Кстати, как разительно отличается Черная Африка от арабской, где мне не раз доводилось бывать. Арабы малоподвижны и величавы, их жесты скупы, плавны, медленны, чаще всего их видишь сидящими — на подушках в собственном жилище, на ковриках или кошмах — в лавке, в мечети, на верблюжьем горбу, на крупе ишака или в седле — на скакуне или велосипеде. В сидячей позе молятся, сидя беседуют седобородые шейхи, сидя просят подаяние нищие, сидя заклинают змей на пыльных базарах, сидя работают ремесленники, не встают даром со своих мест дородные торговцы золотом и серебром, слоновой костью и коврами. Иные ритмы правят Тропической Африкой. Тут не встретишь всадника, тут все — пешеходы, знай себе отмахивают бесконечные мили с тяжелой кладью на голове. Торговать предпочитают стоя, чтобы сразу принять старт, ибо за покупателем положено бегать, требуя «настоящей» цены, умоляя, угрожая, высмеивая за скаредность, проклиная за бессердечие. Весь торговый ряд в беспрестанном движении, и всюду гремит джазовая музыка из транзисторов, и молодежь приплясывает, даже занимаясь делом. Дагомейцы много тише, спокойнее нигерийцев, в них проглядывает порой некая лунная плавность, но и они пребывают в безостановочном движении.

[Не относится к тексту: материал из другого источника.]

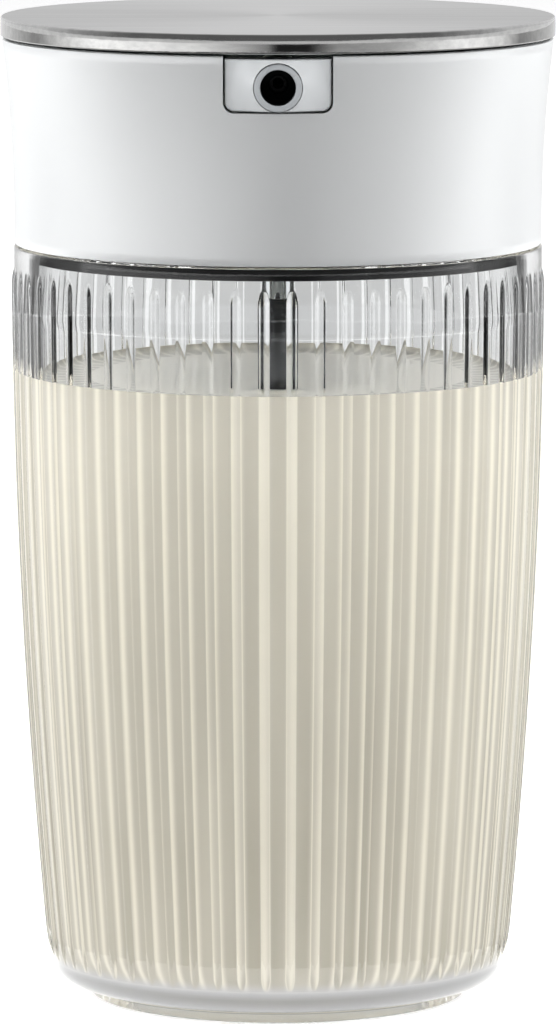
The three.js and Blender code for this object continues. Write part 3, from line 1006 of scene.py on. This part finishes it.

Здесь все торгуют и никто ничего не покупает. Правда, среди европейских краснобаев популярна такая побасенка: мол, где-то на базаре сидит старичок над горсткой корешков, запорошенных пылью, или залысой шкурой неведомого зверя, и, кажется, само время забыло о нем, и вдруг вскорости он строит себе дом или покупает последнего выпуска «роллс-ройс». Это, конечно, враки, но, видимо, какие-то покупки все же делаются, если торгующие люди не умирают с голоду. Мне лично не посчастливилось видеть ни одной успешной сделки, за исключением тех случаев, когда я сам чего-то покупал. Но на вырученные с меня деньги «роллс-ройса» не купишь, это точно.